Méteilmengsels: duidelijk een blijvertje!
Een méteilmengel is een mengsel van meerdere graansoorten en vlinderbloemigen. De mengsels kunnen zowel op wintergraan/winterleguminosen zijn afgestemd als op zomergraan en zomerleguminosen. De soorten kunnen verder nog afgestemd worden op grondsoort of andere wensen. De vlinderbloemigen die goed samengaan met deze granen zijn bijvoorbeeld: veldbonen, wikke, lathyrus, Franse wikke en/of erwten. Klavers kunnen ook toegevoegd worden aan een mengsel, echter de meerwaarde hiervan is beperkt. Dit komt door de korte groeiperiode en de hoge biomassa van het gewas. Een méteilmengsel wordt meestal geoogst als ruwvoer of GPS. Dorsen is bij een hoge diversiteit meestal niet slim. Het grote voordeel van een breed mengsel is de enorme groeikracht en ook de betere ruwvoerkwaliteit.
Méteil als ruwvoer
Méteilmengsels kun je oogsten tussen eind april en eind juni, maar worden het beste geoogst op een vroeg bladrijk stadium. Op het vroege bladrijke stadium heeft het gewas een drogestofpercentage tussen de 22% en 35%. Het voer is op dit moment rijk aan eiwit en suiker. Echter, het is in dit stadium erg nat, maar door enorme massa is het niet verstandig het gewas voor het hakselen of persen veel te laten drogen. De grote massa van het gewas kan problemen veroorzaken tijdens het oogsten. Het is belangrijk bij zwadmaaien en het oogsten met een GPS-maaibord niet te hard te rijden. Het GPS-maaibord uitrusten met verticale snijmessen aan beide zijkanten maakt het oogsten een stuk makkelijker. Het is aan te raden om kort te hakselen of tijdens het persen met alle messen te snijden. Dit maakt het verdringen van zuurstof tijdens inkuilen of persen makkelijker. Verder is het belangrijk tijdens het inkuilen of persen voor voldoende druk te zorgen wat de conservering ten goede komt.

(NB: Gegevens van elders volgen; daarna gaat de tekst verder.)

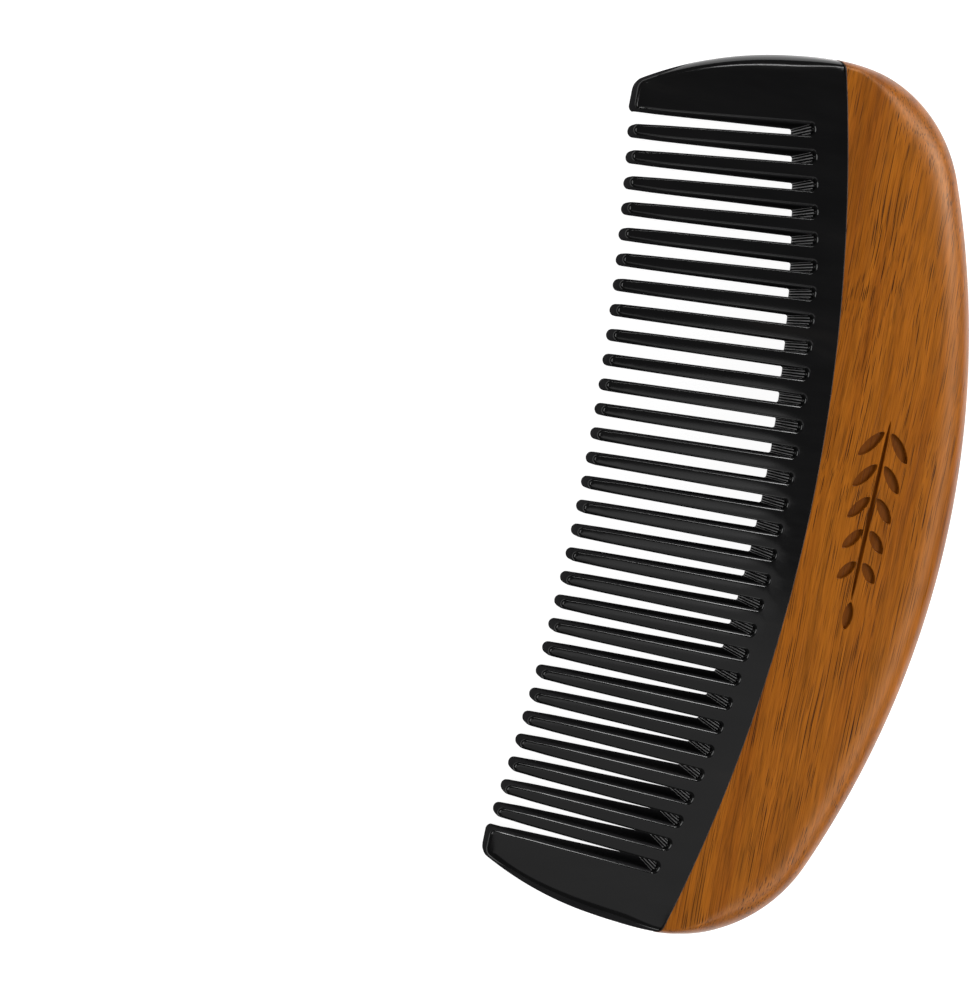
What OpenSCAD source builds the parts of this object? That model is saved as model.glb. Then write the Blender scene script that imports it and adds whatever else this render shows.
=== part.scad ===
// Two-tone beard comb, lying flat on its back face.
// X runs along the comb, +Y points to the wooden spine, the teeth point to -Y and +Z is up.
// The origin is the centre of the bounding box, on the surface that the comb lies on.
// Depths are measured from the crown of the spine towards the teeth.

/* [Overall] */
// Length from end to end
comb_length = 110; // [105:1:115]
// Width from the crown of the spine to the guard tips
comb_width = 55; // [54.5:0.5:56]
// Thickness of the spine and of the root of the tooth plate
thickness = 6.6; // [6:0.2:8]

/* [Outline] */
// Radius of the long arc of the spine
spine_radius = 103.5; // [99:0.5:112]
// Depth at which the comb is longest
waist_depth = 26.3; // [25:0.1:27]
// Radius of the outer edge of each guard
guard_radius = 52.5; // [49:0.5:55]
// Radius of the outer corner of a guard tip
guard_tip_radius = 1.6; // [1.2:0.1:1.8]
// Radius of the inner corner of a guard tip
guard_inner_radius = 0.7; // [0.4:0.1:0.9]

/* [Joint] */
// Depth of the middle of the joint between wood and tooth plate
joint_depth = 22.5; // [21.5:0.1:23]
// Radius of the joint line
joint_radius = 183.5; // [178:0.5:200]
// Thickness of the glue film
film_thickness = 0.1; // [0.08:0.01:0.2]
// Thickness of the hidden tongue
tongue_thickness = 2.4; // [2:0.1:3]
// How far the tongue reaches into the wood
tongue_reach = 5; // [3:0.5:6]
// Half the length of the tongue, which stops short of both ends
tongue_half_length = 42; // [30:1:44]

/* [Teeth] */
// Number of slots, one more than the number of teeth
slot_count = 30; // [30:1:30]
// Angle between neighbouring slots, in degrees
slot_angle = 0.618; // [0.605:0.001:0.62]
// Depth of the point that all slots aim at
fan_depth = 323; // [318:1:324]
// Depth of the slot ends at the middle of the comb
slot_end_depth = 25.9; // [25.2:0.1:26.4]
// Radius of the line of slot ends
slot_end_radius = 158; // [150:1:165]
// Width of a slot at its closed end
slot_end_width = 1.3; // [1:0.05:1.4]
// Width of a slot at its mouth
slot_mouth_width = 1.5; // [1.2:0.05:1.6]
// Depth of the tooth tips at the middle of the comb
tip_depth = 51.5; // [50.5:0.1:51.5]
// Radius of the line of tooth tips
tip_radius = 280; // [280:2:310]
// Thickness of the plate at the guard tips
tip_thickness = 2.2; // [1.8:0.1:3]
// Depth at which the plate starts to thin
taper_depth = 27.5; // [27:0.5:29]

/* [Rounding] */
// Width of the round-over along the spine
spine_round = 6.5; // [4:0.5:7]
// Width of the round-over where the wood meets the guards
end_round = 1.6; // [1:0.1:2.5]

/* [Hidden] */
eps = 0.01;
crown_y = comb_width / 2;
mid_z = thickness / 2;
half_length = comb_length / 2;
waist_y = crown_y - waist_depth;
spine_centre_y = crown_y - spine_radius;
joint_centre_y = crown_y - joint_depth - joint_radius;
fan_y = crown_y - fan_depth;
slot_end_centre_y = crown_y - slot_end_depth - slot_end_radius;
tip_centre_y = crown_y - tip_depth - tip_radius;
taper_y = crown_y - taper_depth;
end_y = -comb_width / 2;
guard_centre_x = half_length - guard_radius;
// The corner arc touches the end of the comb at the waist and the spine arc from inside.
waist_drop = waist_y - spine_centre_y;
corner_radius = (spine_radius ^ 2 - waist_drop ^ 2 - half_length ^ 2) / (2 * (spine_radius - half_length));
corner_centre_x = half_length - corner_radius;
corner_angle = atan2(waist_drop, corner_centre_x);
blank_low_angle = 10;
// Rings from the lower to the upper face
ring_count = 6;
ring_height = 0.01;
corner_steps = 14;
spine_steps = 12;
guard_steps = 16;
tip_steps = 10;
big_circle = 720;
reach = 80;

function smooth(t) = t * t * (3 - 2 * t);
function polar(centre, radius, angle) = centre + radius * [cos(angle), sin(angle)];
// Height of a ring, from -1 at the lower face to 1 at the upper face
function ring_level(k) = sin(90 * k / ring_count);
// Distance of a ring from the outline, for a round-over of this width
function ring_inset(k, width) = width * (1 - sqrt(1 - ring_level(k) ^ 2));

// Right half of the outline at one level, from below the joint up to the crown
function half_ring(k) = concat(
    [for (i = [0:2])
        let (angle = -blank_low_angle * (1 - i / 3))
        polar([guard_centre_x, waist_y], guard_radius - ring_inset(k, end_round), angle)],
    [for (i = [0:corner_steps])
        let (t = i / corner_steps)
        let (width = end_round + (spine_round - end_round) * smooth(t))
        polar([corner_centre_x, waist_y], corner_radius - ring_inset(k, width), corner_angle * t)],
    [for (i = [1:spine_steps])
        let (angle = corner_angle + (90 - corner_angle) * i / spine_steps)
        polar([0, spine_centre_y], spine_radius - ring_inset(k, spine_round), angle)]
);
function mirrored(points) = [for (i = [len(points) - 1:-1:0]) [-points[i].x, points[i].y]];

// Rounded solid of the wooden end of the comb, before the joint is cut
module spine_blank() {
    hull()
    for (k = [-ring_count:ring_count]) {
        ring = half_ring(k);
        translate([0, 0, mid_z + (mid_z - ring_height / 2) * ring_level(k) - ring_height / 2])
        linear_extrude(ring_height) polygon(concat(ring, mirrored(ring)));
    }
}

// Everything on the tooth side of the joint line, grown by a margin
module joint_side(margin) {
    translate([0, joint_centre_y, -eps])
    cylinder(r = joint_radius + margin, h = thickness + 2 * eps, $fn = big_circle);
}

// The tongue, grown by a margin on every side
module tongue(margin) {
    height = tongue_thickness + 2 * margin;
    half_run = tongue_half_length + margin;
    intersection() {
        translate([0, joint_centre_y, mid_z - height / 2])
        cylinder(r = joint_radius + tongue_reach + margin, h = height, $fn = big_circle);
        translate([-half_run, taper_y, 0])
        cube([2 * half_run, comb_width, thickness]);
    }
}

// Wooden back with its round-over and the groove for the tongue
module wooden_spine() {
    color("peru")
    difference() {
        spine_blank();
        joint_side(film_thickness);
        tongue(film_thickness);
    }
}

// Film of glue between the wood and the tooth plate
module adhesive_film() {
    color("saddlebrown")
    difference() {
        union() {
            intersection() {
                spine_blank();
                joint_side(film_thickness);
            }
            tongue(film_thickness);
        }
        joint_side(0);
        tongue(0);
    }
}

// Side view of the plate: full thickness at the root and thin at the tips
module taper() {
    rotate([90, 0, 90])
    translate([0, 0, -reach])
    linear_extrude(2 * reach)
    polygon([
        [crown_y, 0],
        [crown_y, thickness],
        [taper_y, thickness],
        [end_y, mid_z + tip_thickness / 2],
        [end_y, mid_z - tip_thickness / 2],
        [taper_y, 0]
    ]);
}

// Distance from the fan point, along a direction, to an arc centred on the Y axis
function along(angle, centre_y, radius) =
    let (drop = centre_y - fan_y)
    drop * cos(angle) + sqrt(radius ^ 2 - (drop * sin(angle)) ^ 2);
fan_end = along(0, slot_end_centre_y, slot_end_radius);
fan_tip = along(0, tip_centre_y, tip_radius);
// Width of a slot at a distance from the fan point
function slot_width(distance) =
    slot_mouth_width + (slot_end_width - slot_mouth_width) * (distance - fan_tip) / (fan_end - fan_tip);
function tooth_half(distance) = distance * tan(slot_angle / 2) - slot_width(distance) / 2;
outer_slot_angle = (slot_count - 1) / 2 * slot_angle;
// Point on the outer edge of the last slot
function slot_edge(distance) = [
    distance * sin(outer_slot_angle) + slot_width(distance) / 2 * cos(outer_slot_angle),
    fan_y + distance * cos(outer_slot_angle) - slot_width(distance) / 2 * sin(outer_slot_angle)
];

// Guard at the right-hand end, seen from above
guard_tip_angle = asin((comb_width - waist_depth - guard_tip_radius) / (guard_radius - guard_tip_radius));
guard_inner_distance = along(outer_slot_angle, tip_centre_y, tip_radius) + guard_inner_radius;
guard_inner_centre = slot_edge(guard_inner_distance) + [guard_inner_radius, 0];
module guard() {
    hull() {
        polygon(concat(
            [for (i = [0:guard_steps])
                polar([guard_centre_x, waist_y], guard_radius, -guard_tip_angle * i / guard_steps)],
            [slot_edge(guard_inner_distance), slot_edge(fan_end), [slot_edge(fan_end).x, waist_y]]
        ));
        translate(polar([guard_centre_x, waist_y], guard_radius - guard_tip_radius, -guard_tip_angle))
        circle(guard_tip_radius, $fn = 32);
        translate(guard_inner_centre)
        circle(guard_inner_radius, $fn = 32);
    }
}

// Band of the plate between the slot ends and the joint, seen from above
module root_band() {
    ring = half_ring(0);
    difference() {
        polygon(concat(ring, mirrored(ring)));
        translate([0, slot_end_centre_y]) circle(slot_end_radius, $fn = big_circle);
    }
}

// Root band, both guards and the hidden tongue, in one piece
module tooth_plate() {
    color("#1c1c1e") {
        intersection() {
            linear_extrude(thickness) {
                root_band();
                guard();
                mirror([1, 0]) guard();
            }
            joint_side(0);
            taper();
        }
        tongue(0);
    }
}

// One tooth seen from above, on the fan's middle line, with a round tip
module tooth_outline(angle) {
    tip = along(angle, tip_centre_y, tip_radius);
    root = along(angle, slot_end_centre_y, slot_end_radius) + 1;
    radius = tooth_half(tip);
    centre = [0, tip + radius];
    polygon(concat(
        [[tooth_half(root), root], [-tooth_half(root), root]],
        [for (i = [0:tip_steps]) polar(centre, radius, 180 + 180 * i / tip_steps)]
    ));
}

// All teeth, each ending face to face with the root band
module teeth() {
    color("#26262a")
    intersection() {
        translate([0, fan_y, 0])
        linear_extrude(thickness)
        for (i = [1:slot_count - 1]) {
            angle = (i - slot_count / 2) * slot_angle;
            rotate(-angle) tooth_outline(angle);
        }
        translate([0, slot_end_centre_y, -eps])
        cylinder(r = slot_end_radius, h = thickness + 2 * eps, $fn = big_circle);
        taper();
    }
}

wooden_spine();
tooth_plate();
teeth();
adhesive_film();
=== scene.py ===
import math
from collections import namedtuple

import bpy
import numpy as np
from mathutils import Matrix, Vector
from mathutils.geometry import delaunay_2d_cdt


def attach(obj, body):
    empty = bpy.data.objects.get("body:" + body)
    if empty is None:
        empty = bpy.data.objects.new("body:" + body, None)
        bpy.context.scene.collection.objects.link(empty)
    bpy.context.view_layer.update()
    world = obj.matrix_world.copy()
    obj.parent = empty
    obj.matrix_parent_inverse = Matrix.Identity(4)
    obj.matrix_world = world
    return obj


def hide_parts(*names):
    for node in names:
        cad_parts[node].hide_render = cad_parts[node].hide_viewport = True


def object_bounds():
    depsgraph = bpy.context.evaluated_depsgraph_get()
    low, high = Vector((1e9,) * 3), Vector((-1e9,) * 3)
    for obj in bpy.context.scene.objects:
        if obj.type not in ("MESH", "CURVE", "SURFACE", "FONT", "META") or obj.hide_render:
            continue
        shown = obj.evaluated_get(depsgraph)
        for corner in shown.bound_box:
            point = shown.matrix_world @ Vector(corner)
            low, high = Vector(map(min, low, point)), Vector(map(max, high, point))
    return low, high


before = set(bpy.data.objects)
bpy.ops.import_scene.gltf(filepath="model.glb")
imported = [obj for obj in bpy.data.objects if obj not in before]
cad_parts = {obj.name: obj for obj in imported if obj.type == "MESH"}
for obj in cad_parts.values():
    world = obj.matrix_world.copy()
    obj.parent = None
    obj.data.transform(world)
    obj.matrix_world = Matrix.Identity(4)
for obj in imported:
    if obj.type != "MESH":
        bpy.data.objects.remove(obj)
cad_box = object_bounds()

# ---------------------------------------------------------------- dimensions
# Shapes are worked out in millimetres, with z measured from the middle plane.
# Depths are measured from the crown of the spine towards the teeth.
MM = 0.001
CROWN_Y = cad_box[1].y / MM
TIP_Y = cad_box[0].y / MM
HALF_LENGTH = cad_box[1].x / MM
THICKNESS = (cad_box[1].z - cad_box[0].z) / MM
HALF = THICKNESS / 2

WAIST_Y = CROWN_Y - 26.3          # where the comb is longest
SPINE_RADIUS = 103.5
GUARD_RADIUS = 52.5
GUARD_TIP_RADIUS = 1.6
GUARD_INNER_RADIUS = 0.7

JOINT_RADIUS = 183.5
JOINT_CENTRE_Y = CROWN_Y - 22.5 - JOINT_RADIUS
FILM = 0.1                        # thickness of the glue
TONGUE_HALF = 1.2                 # half the tongue's thickness
TONGUE_REACH = 5.0
TONGUE_HALF_LENGTH = 42.0
JOINT_STEPS = 90

SLOT_COUNT = 30
SLOT_ANGLE = math.radians(0.618)
FAN_Y = CROWN_Y - 323.0           # every slot aims at this point
SLOT_END_RADIUS = 158.0
SLOT_END_CENTRE_Y = CROWN_Y - 25.9 - SLOT_END_RADIUS
SLOT_END_WIDTH = 1.3
SLOT_MOUTH_WIDTH = 1.5
TIP_RADIUS = 280.0
TIP_CENTRE_Y = CROWN_Y - 51.5 - TIP_RADIUS
TAPER_Y = CROWN_Y - 27.5
TAPER_START = 3.0                 # length over which the taper sets in
HALF_AT_TIPS = 1.1

# Round-overs: their width seen from above, and their drop down the edge.
EDGE_ROUND = 0.32                 # along the teeth
SLOT_END_LIP = 0.10               # how much wider it is at the middle of a slot's end
TOOTH_SIDE_WIDTH = 0.42           # near a tooth's tip
TOOTH_SIDE_DROP = 0.7
TOOTH_NOSE_WIDTH = 0.5            # at the very tip
TOOTH_NOSE_DROP = 0.95
TOOTH_TIP = 0.85                  # how far the rounding of a tip runs up its tooth
TOOTH_BLEND = 3.5                 # length over which the wider rounding fades
SPINE_ROUND = 6.5                 # along the spine
END_ROUND = 1.6                   # where the wood meets the guards
END_BLEND = 14.0                  # rise over which one becomes the other
END_BLEND_Y = TAPER_Y - 2.5       # where that rise begins
GUARD_ROUND = 2.4                 # greatest width on the guards
GUARD_SWELL = 0.25                # share of a guard's edge over which it grows to that
GUARD_TIP_WIDTHS = (1.1, 0.55)    # round the guard's outer tip corner
GUARD_INNER_WIDTH = 0.5
GUARD_INNER_DROP = 0.9
PLATE_STEPS = 8                   # rows of faces across a round-over
SPINE_STEPS = 12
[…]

En het is ook slim om tijdens het oogsten een inkuilmiddel toe te voegen. Eiwitrijk, natter voer is gevoelig voor broei, zorg dus voor een hoger voersnelheid.
Opbrengst en voederwaarde van méteil
De opbrengst van een méteilmengsel is al snel (begin mei) 5 ton drogestof per hectare. Dit loopt wel op naar ruim 10 ton richting half juni. Uit verschillende voederwaardeanalyses blijkt dat de voederwaarde van een méteilmengsel, afhankelijk van de samenstelling bij en tijdstip van oogst, erg verschilt. Daarnaast zijn voor het analyseren van méteilmengsels nog geen goede ijkgegevens. Vaak wordt bij een analyse de richtwaarde van graan (GPS) gebruikt. De voederwaarde ligt in de praktijk – zeker bij vroege oogst – waarschijnlijk hoger dan op de analyse staat aangegeven. Het is in ieder geval goed ruwvoer voor melkgevende herkauwers.